Capacitive Power Coupler prototype demonstration - YouTube
 
The video is comparing an old school brushed motor to their own new design. Sure an old series DC motor is quite inefficient (maybe 65% as an example) comparatively speaking plus they have consumable parts other than bearings (the brushes and the slip rings potentially). Brushed motors are already well on their way to the path of the Dodo so it is somewhat pointless comparing a new design like this to them.

Tesla nor any of modern EVs run a brushed design anyway. I scrapped brushed motors in my RC helis over a decade ago and have never looked back. This type of motor is already in mass production on a huge scale and already cheap even with their 'rare earth' magnets. Remember the term 'rare earth' is an over-used fallacy these days. Gold isn't classed as 'rare earth' but it certainly is. I don't expect any radials changes in electric motor design anytime soon because they run so well now. When modern AC induction (Tesla) and permanent magnet type brushless DC motors are currently running 90+% efficiency, your development is at point of diminishing returns.

I'm pretty sure Tesla's R&D radar is on battery development more than anything.
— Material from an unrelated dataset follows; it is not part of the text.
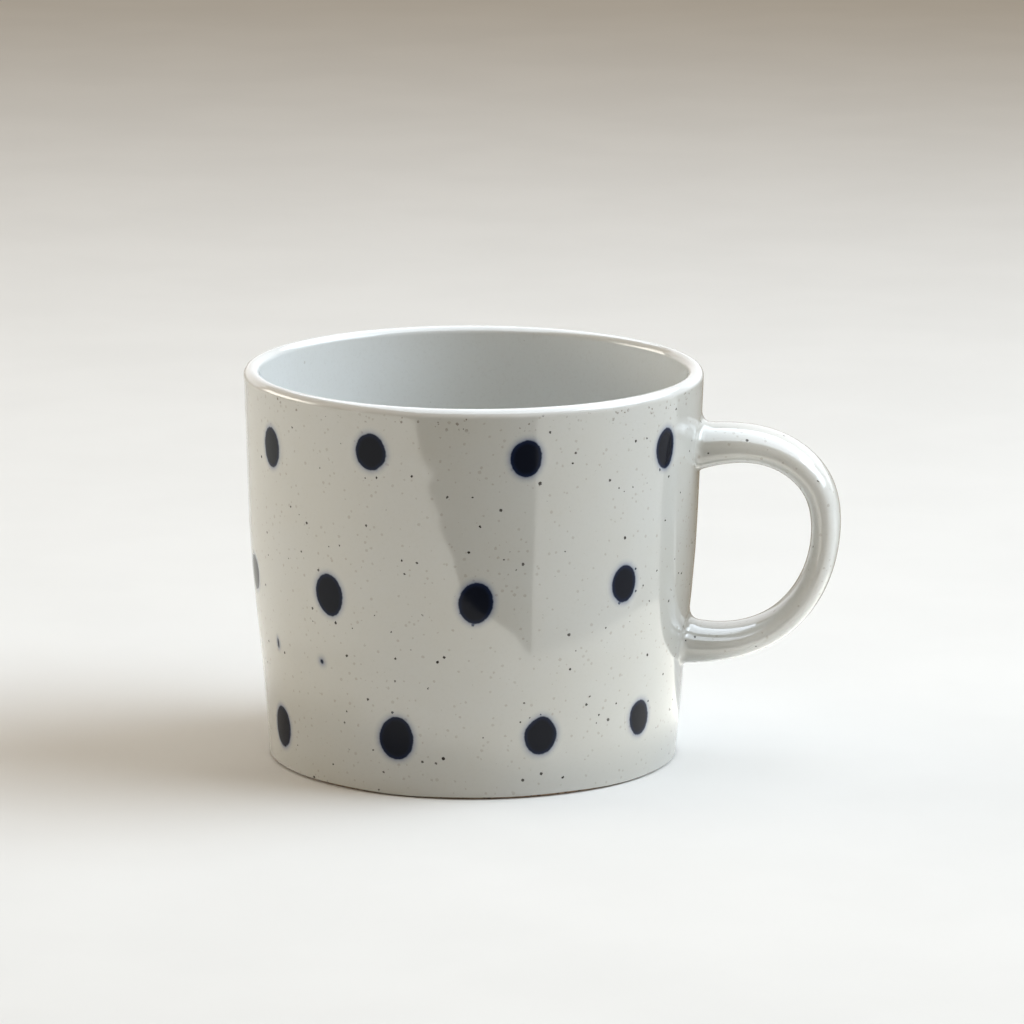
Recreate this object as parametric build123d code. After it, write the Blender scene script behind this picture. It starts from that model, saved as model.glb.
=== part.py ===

That is where the gains are to be had. Their motor and power electronics already work and work very well - no need for radial revolutionary change just evolutionary development to squeeze every last drop out of them.
 
OK, slip rings and brushes are bad. Got it. But how do you connect 2 sets of plates that are rotating relative to each other without them?

Look at the video. At 4:07, the demo unit clearly has a brush and slip ring to transfer power to the rotating plate.